DATA SECTION:
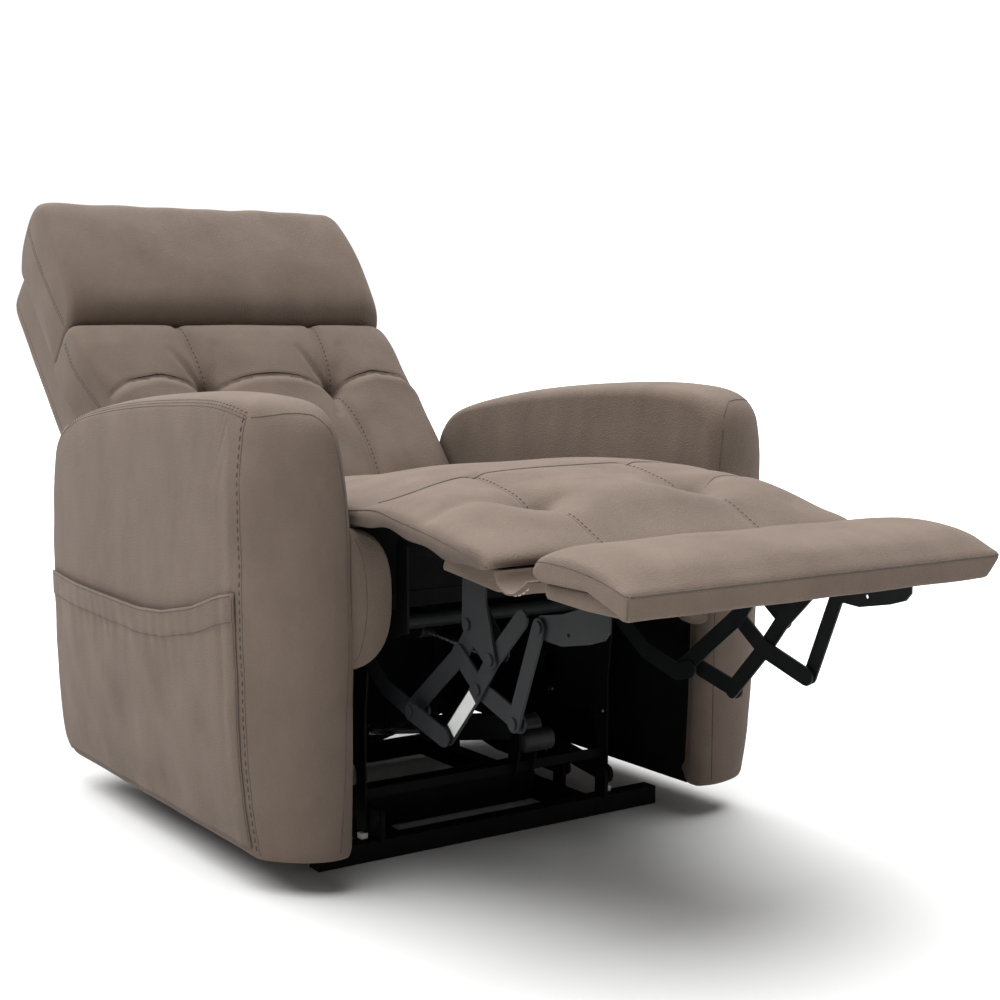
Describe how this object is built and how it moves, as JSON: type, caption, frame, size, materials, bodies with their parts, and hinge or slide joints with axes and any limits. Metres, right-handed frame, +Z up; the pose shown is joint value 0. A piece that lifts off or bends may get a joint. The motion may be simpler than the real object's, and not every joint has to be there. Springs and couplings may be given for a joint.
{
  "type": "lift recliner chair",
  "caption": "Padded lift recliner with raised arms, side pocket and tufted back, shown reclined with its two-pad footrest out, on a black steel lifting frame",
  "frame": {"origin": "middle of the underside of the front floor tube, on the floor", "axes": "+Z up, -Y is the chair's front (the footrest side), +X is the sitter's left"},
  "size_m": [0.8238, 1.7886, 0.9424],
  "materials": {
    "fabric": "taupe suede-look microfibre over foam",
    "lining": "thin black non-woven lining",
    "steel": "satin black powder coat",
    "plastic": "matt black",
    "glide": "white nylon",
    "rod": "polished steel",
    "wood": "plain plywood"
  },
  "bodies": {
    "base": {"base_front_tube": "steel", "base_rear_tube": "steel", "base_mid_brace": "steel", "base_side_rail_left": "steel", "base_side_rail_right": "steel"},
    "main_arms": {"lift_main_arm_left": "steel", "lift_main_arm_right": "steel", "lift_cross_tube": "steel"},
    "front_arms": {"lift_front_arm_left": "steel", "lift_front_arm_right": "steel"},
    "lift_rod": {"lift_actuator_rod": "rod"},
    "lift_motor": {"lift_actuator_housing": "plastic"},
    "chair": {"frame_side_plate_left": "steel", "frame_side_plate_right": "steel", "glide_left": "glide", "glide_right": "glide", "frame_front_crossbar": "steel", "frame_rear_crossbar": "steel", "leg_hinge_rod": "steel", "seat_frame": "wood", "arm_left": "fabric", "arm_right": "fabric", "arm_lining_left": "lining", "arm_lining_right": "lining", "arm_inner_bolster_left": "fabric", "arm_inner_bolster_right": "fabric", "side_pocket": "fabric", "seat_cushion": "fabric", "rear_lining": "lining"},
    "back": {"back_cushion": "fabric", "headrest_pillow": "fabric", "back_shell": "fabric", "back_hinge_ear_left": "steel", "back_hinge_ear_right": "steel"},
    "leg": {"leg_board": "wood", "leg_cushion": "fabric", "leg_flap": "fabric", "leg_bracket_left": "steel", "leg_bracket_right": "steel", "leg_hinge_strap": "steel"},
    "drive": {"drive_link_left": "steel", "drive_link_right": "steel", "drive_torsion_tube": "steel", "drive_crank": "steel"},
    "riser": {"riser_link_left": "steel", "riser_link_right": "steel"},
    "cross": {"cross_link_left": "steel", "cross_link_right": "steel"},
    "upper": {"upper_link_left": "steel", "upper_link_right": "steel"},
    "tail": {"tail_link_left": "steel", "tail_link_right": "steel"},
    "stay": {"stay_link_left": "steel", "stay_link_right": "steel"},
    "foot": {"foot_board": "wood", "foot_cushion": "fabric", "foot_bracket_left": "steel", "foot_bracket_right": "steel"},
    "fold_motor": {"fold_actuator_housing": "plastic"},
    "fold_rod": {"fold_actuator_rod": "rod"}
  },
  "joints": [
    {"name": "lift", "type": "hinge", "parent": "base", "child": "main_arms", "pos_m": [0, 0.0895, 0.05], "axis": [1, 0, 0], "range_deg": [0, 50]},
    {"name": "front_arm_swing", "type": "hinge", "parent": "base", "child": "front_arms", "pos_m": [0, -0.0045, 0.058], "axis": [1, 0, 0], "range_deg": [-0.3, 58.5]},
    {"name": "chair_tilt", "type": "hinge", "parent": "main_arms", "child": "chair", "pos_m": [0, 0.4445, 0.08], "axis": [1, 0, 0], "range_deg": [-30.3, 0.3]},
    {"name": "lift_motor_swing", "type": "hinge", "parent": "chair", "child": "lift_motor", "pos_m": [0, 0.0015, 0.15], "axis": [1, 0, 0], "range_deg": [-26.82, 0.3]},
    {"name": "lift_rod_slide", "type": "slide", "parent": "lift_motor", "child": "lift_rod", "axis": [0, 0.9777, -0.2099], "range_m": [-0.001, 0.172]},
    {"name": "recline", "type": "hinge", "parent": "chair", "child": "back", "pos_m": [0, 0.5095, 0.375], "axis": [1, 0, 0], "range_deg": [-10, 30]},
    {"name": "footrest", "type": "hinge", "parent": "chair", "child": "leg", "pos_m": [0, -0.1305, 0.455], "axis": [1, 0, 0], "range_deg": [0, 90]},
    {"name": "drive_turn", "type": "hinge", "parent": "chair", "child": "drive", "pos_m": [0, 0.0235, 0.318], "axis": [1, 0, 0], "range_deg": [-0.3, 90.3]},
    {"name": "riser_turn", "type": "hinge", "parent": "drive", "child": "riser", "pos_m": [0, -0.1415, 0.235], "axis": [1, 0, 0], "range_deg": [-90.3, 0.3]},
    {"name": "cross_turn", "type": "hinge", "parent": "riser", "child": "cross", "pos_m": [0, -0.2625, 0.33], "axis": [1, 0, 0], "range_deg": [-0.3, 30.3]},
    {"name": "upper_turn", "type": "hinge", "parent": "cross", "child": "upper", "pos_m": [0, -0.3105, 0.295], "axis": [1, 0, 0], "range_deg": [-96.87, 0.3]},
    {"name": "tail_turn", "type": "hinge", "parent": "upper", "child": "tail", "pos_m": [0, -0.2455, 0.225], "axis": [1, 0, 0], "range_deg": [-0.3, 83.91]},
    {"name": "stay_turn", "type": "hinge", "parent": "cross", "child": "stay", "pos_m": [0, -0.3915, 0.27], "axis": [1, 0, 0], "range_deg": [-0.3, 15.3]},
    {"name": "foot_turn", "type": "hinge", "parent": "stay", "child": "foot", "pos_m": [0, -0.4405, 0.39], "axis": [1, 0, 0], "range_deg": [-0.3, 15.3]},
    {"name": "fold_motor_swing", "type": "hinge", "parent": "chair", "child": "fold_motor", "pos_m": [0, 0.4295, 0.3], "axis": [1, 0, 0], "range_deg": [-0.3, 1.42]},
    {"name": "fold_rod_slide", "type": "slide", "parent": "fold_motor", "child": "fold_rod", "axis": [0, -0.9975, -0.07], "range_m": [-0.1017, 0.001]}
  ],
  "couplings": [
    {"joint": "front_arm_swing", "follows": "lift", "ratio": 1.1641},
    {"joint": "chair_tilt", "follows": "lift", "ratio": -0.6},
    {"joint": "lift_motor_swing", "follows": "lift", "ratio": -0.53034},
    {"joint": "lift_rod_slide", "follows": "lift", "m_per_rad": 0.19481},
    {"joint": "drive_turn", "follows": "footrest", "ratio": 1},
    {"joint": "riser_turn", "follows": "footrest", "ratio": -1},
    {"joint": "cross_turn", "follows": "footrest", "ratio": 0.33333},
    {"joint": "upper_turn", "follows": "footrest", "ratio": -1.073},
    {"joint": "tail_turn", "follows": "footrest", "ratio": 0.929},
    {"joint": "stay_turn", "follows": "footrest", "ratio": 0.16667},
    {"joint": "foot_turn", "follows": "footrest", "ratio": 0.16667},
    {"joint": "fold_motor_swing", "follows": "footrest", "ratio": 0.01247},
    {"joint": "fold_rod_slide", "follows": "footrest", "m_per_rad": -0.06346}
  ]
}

EXERCISE TASK: Each line of the material should be echoed exactly.

THE ANSWER:
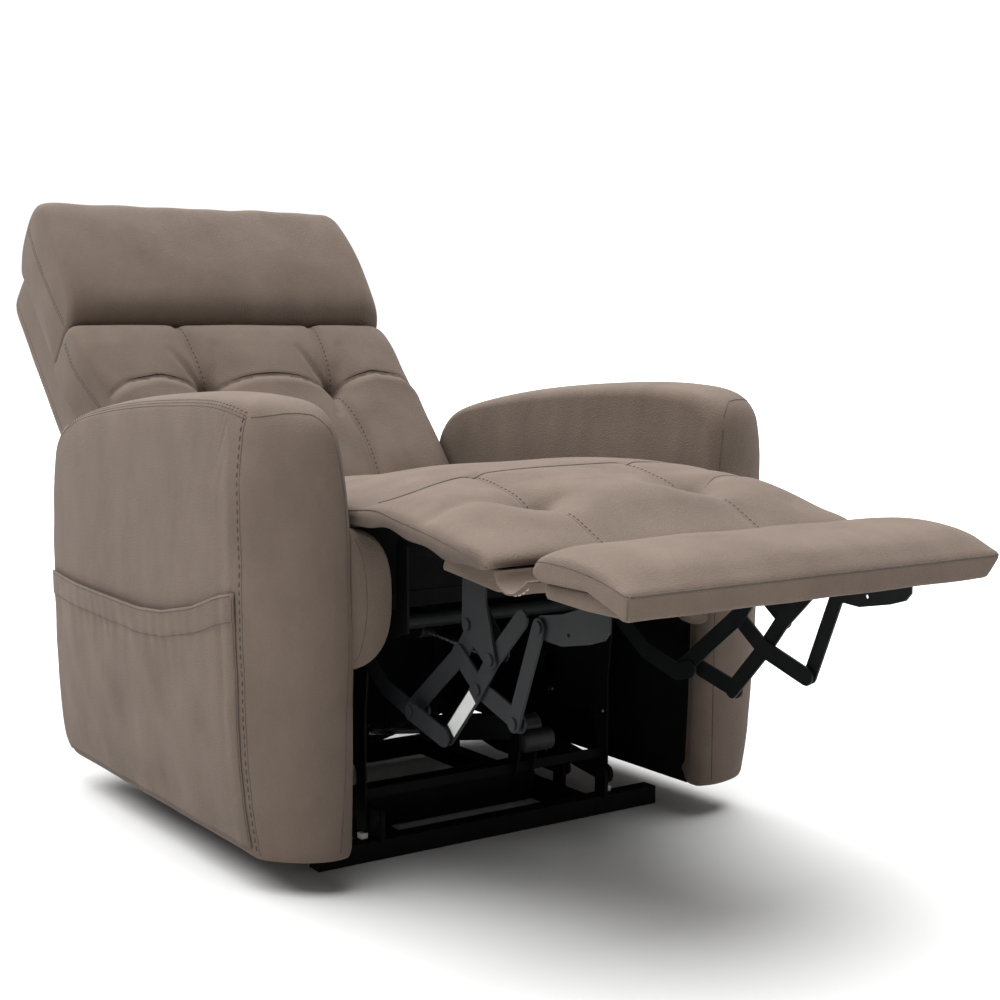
Describe how this object is built and how it moves, as JSON: type, caption, frame, size, materials, bodies with their parts, and hinge or slide joints with axes and any limits. Metres, right-handed frame, +Z up; the pose shown is joint value 0. A piece that lifts off or bends may get a joint. The motion may be simpler than the real object's, and not every joint has to be there. Springs and couplings may be given for a joint.
{
  "type": "lift recliner chair",
  "caption": "Padded lift recliner with raised arms, side pocket and tufted back, shown reclined with its two-pad footrest out, on a black steel lifting frame",
  "frame": {"origin": "middle of the underside of the front floor tube, on the floor", "axes": "+Z up, -Y is the chair's front (the footrest side), +X is the sitter's left"},
  "size_m": [0.8238, 1.7886, 0.9424],
  "materials": {
    "fabric": "taupe suede-look microfibre over foam",
    "lining": "thin black non-woven lining",
    "steel": "satin black powder coat",
    "plastic": "matt black",
    "glide": "white nylon",
    "rod": "polished steel",
    "wood": "plain plywood"
  },
  "bodies": {
    "base": {"base_front_tube": "steel", "base_rear_tube": "steel", "base_mid_brace": "steel", "base_side_rail_left": "steel", "base_side_rail_right": "steel"},
    "main_arms": {"lift_main_arm_left": "steel", "lift_main_arm_right": "steel", "lift_cross_tube": "steel"},
    "front_arms": {"lift_front_arm_left": "steel", "lift_front_arm_right": "steel"},
    "lift_rod": {"lift_actuator_rod": "rod"},
    "lift_motor": {"lift_actuator_housing": "plastic"},
    "chair": {"frame_side_plate_left": "steel", "frame_side_plate_right": "steel", "glide_left": "glide", "glide_right": "glide", "frame_front_crossbar": "steel", "frame_rear_crossbar": "steel", "leg_hinge_rod": "steel", "seat_frame": "wood", "arm_left": "fabric", "arm_right": "fabric", "arm_lining_left": "lining", "arm_lining_right": "lining", "arm_inner_bolster_left": "fabric", "arm_inner_bolster_right": "fabric", "side_pocket": "fabric", "seat_cushion": "fabric", "rear_lining": "lining"},
    "back": {"back_cushion": "fabric", "headrest_pillow": "fabric", "back_shell": "fabric", "back_hinge_ear_left": "steel", "back_hinge_ear_right": "steel"},
    "leg": {"leg_board": "wood", "leg_cushion": "fabric", "leg_flap": "fabric", "leg_bracket_left": "steel", "leg_bracket_right": "steel", "leg_hinge_strap": "steel"},
    "drive": {"drive_link_left": "steel", "drive_link_right": "steel", "drive_torsion_tube": "steel", "drive_crank": "steel"},
    "riser": {"riser_link_left": "steel", "riser_link_right": "steel"},
    "cross": {"cross_link_left": "steel", "cross_link_right": "steel"},
    "upper": {"upper_link_left": "steel", "upper_link_right": "steel"},
    "tail": {"tail_link_left": "steel", "tail_link_right": "steel"},
    "stay": {"stay_link_left": "steel", "stay_link_right": "steel"},
    "foot": {"foot_board": "wood", "foot_cushion": "fabric", "foot_bracket_left": "steel", "foot_bracket_right": "steel"},
    "fold_motor": {"fold_actuator_housing": "plastic"},
    "fold_rod": {"fold_actuator_rod": "rod"}
  },
  "joints": [
    {"name": "lift", "type": "hinge", "parent": "base", "child": "main_arms", "pos_m": [0, 0.0895, 0.05], "axis": [1, 0, 0], "range_deg": [0, 50]},
    {"name": "front_arm_swing", "type": "hinge", "parent": "base", "child": "front_arms", "pos_m": [0, -0.0045, 0.058], "axis": [1, 0, 0], "range_deg": [-0.3, 58.5]},
    {"name": "chair_tilt", "type": "hinge", "parent": "main_arms", "child": "chair", "pos_m": [0, 0.4445, 0.08], "axis": [1, 0, 0], "range_deg": [-30.3, 0.3]},
    {"name": "lift_motor_swing", "type": "hinge", "parent": "chair", "child": "lift_motor", "pos_m": [0, 0.0015, 0.15], "axis": [1, 0, 0], "range_deg": [-26.82, 0.3]},
    {"name": "lift_rod_slide", "type": "slide", "parent": "lift_motor", "child": "lift_rod", "axis": [0, 0.9777, -0.2099], "range_m": [-0.001, 0.172]},
    {"name": "recline", "type": "hinge", "parent": "chair", "child": "back", "pos_m": [0, 0.5095, 0.375], "axis": [1, 0, 0], "range_deg": [-10, 30]},
    {"name": "footrest", "type": "hinge", "parent": "chair", "child": "leg", "pos_m": [0, -0.1305, 0.455], "axis": [1, 0, 0], "range_deg": [0, 90]},
    {"name": "drive_turn", "type": "hinge", "parent": "chair", "child": "drive", "pos_m": [0, 0.0235, 0.318], "axis": [1, 0, 0], "range_deg": [-0.3, 90.3]},
    {"name": "riser_turn", "type": "hinge", "parent": "drive", "child": "riser", "pos_m": [0, -0.1415, 0.235], "axis": [1, 0, 0], "range_deg": [-90.3, 0.3]},
    {"name": "cross_turn", "type": "hinge", "parent": "riser", "child": "cross", "pos_m": [0, -0.2625, 0.33], "axis": [1, 0, 0], "range_deg": [-0.3, 30.3]},
    {"name": "upper_turn", "type": "hinge", "parent": "cross", "child": "upper", "pos_m": [0, -0.3105, 0.295], "axis": [1, 0, 0], "range_deg": [-96.87, 0.3]},
    {"name": "tail_turn", "type": "hinge", "parent": "upper", "child": "tail", "pos_m": [0, -0.2455, 0.225], "axis": [1, 0, 0], "range_deg": [-0.3, 83.91]},
    {"name": "stay_turn", "type": "hinge", "parent": "cross", "child": "stay", "pos_m": [0, -0.3915, 0.27], "axis": [1, 0, 0], "range_deg": [-0.3, 15.3]},
    {"name": "foot_turn", "type": "hinge", "parent": "stay", "child": "foot", "pos_m": [0, -0.4405, 0.39], "axis": [1, 0, 0], "range_deg": [-0.3, 15.3]},
    {"name": "fold_motor_swing", "type": "hinge", "parent": "chair", "child": "fold_motor", "pos_m": [0, 0.4295, 0.3], "axis": [1, 0, 0], "range_deg": [-0.3, 1.42]},
    {"name": "fold_rod_slide", "type": "slide", "parent": "fold_motor", "child": "fold_rod", "axis": [0, -0.9975, -0.07], "range_m": [-0.1017, 0.001]}
  ],
  "couplings": [
    {"joint": "front_arm_swing", "follows": "lift", "ratio": 1.1641},
    {"joint": "chair_tilt", "follows": "lift", "ratio": -0.6},
    {"joint": "lift_motor_swing", "follows": "lift", "ratio": -0.53034},
    {"joint": "lift_rod_slide", "follows": "lift", "m_per_rad": 0.19481},
    {"joint": "drive_turn", "follows": "footrest", "ratio": 1},
    {"joint": "riser_turn", "follows": "footrest", "ratio": -1},
    {"joint": "cross_turn", "follows": "footrest", "ratio": 0.33333},
    {"joint": "upper_turn", "follows": "footrest", "ratio": -1.073},
    {"joint": "tail_turn", "follows": "footrest", "ratio": 0.929},
    {"joint": "stay_turn", "follows": "footrest", "ratio": 0.16667},
    {"joint": "foot_turn", "follows": "footrest", "ratio": 0.16667},
    {"joint": "fold_motor_swing", "follows": "footrest", "ratio": 0.01247},
    {"joint": "fold_rod_slide", "follows": "footrest", "m_per_rad": -0.06346}
  ]
}